*EXERCISE DETAILS*
Copy the listing below line for line, starting at its first line and ending with the line that has "material of the" in it. Add nothing.

*MATERIAL*
================
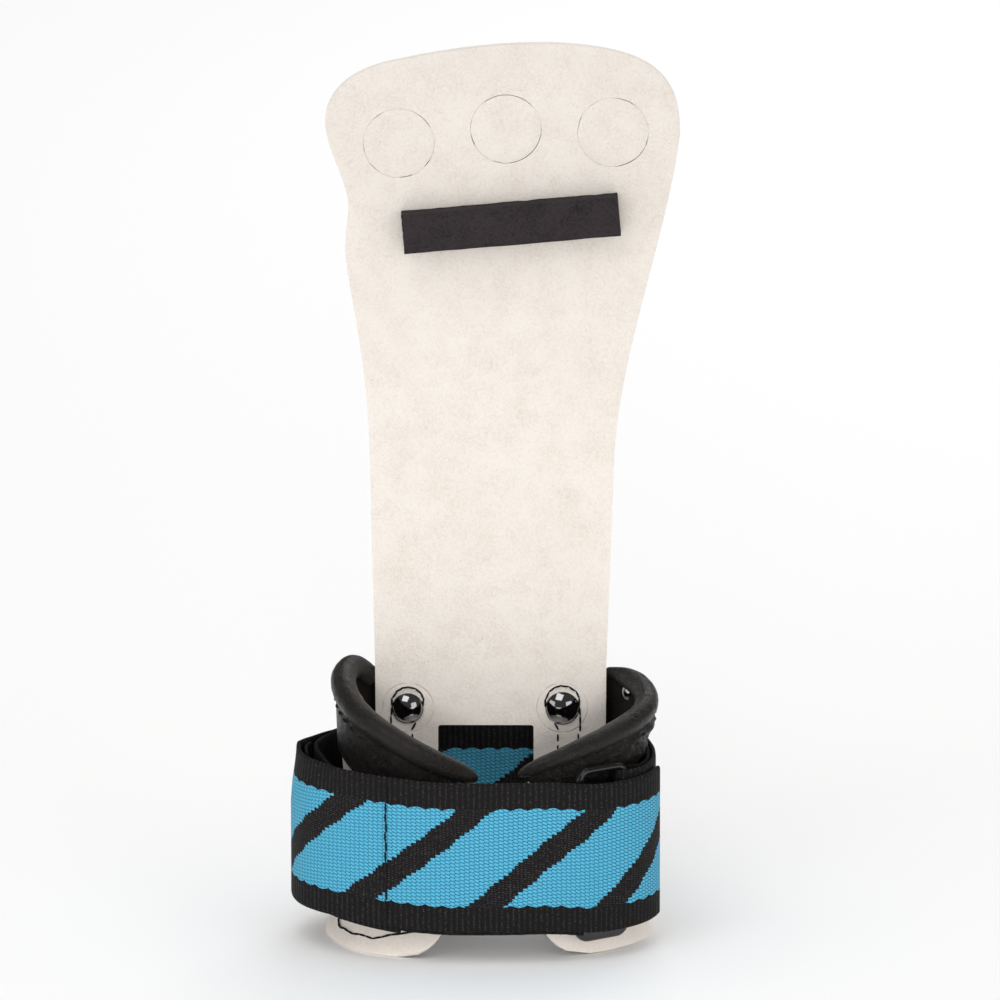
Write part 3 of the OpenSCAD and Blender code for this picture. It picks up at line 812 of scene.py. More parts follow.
class Wardrobe:
    """Every material of the grip, built once."""

    def __init__(self, effects: Effects) -> None:
        """Builds the materials."""
        self.palm = NapLeather("palm_leather", roughness=0.92, sheen=0.12, specular=0.2,
                               prints=((-20.1, 54.5, 6.65), (20.1, 54.5, 6.65))).build(effects)
        self.shell = NapLeather("shell_leather", roughness=0.9, sheen=0.1, specular=0.25, depth_mm=0.1,
                                light=(0.88, 0.81, 0.74), dark=(0.76, 0.68, 0.60), soil=0.12).build(effects)
        self.strip = NapLeather("strip_suede", roughness=0.95, sheen=0.03, specular=0.1, depth_mm=0.3,
                                light=(0.040, 0.0325, 0.0345), dark=(0.011, 0.009, 0.0095),
                                soiled=(0.07, 0.062, 0.062), soil=0.12).build(effects)
        self.roll = SmoothLeather("roll_leather", roughness=0.36, specular=0.42, depth_mm=0.24).build(effects)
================
*SOLUTION TO THIS TASK*
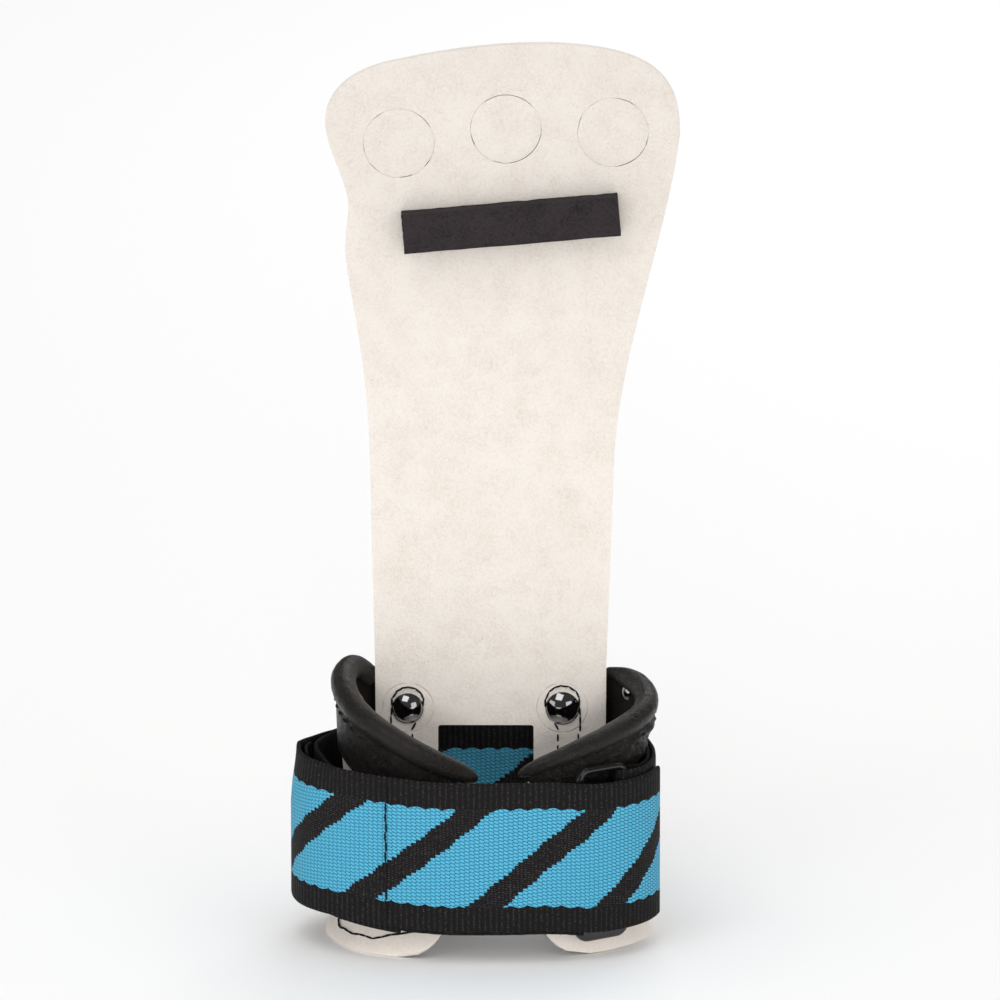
Write part 3 of the OpenSCAD and Blender code for this picture. It picks up at line 812 of scene.py. More parts follow.
class Wardrobe:
    """Every material of the grip, built once."""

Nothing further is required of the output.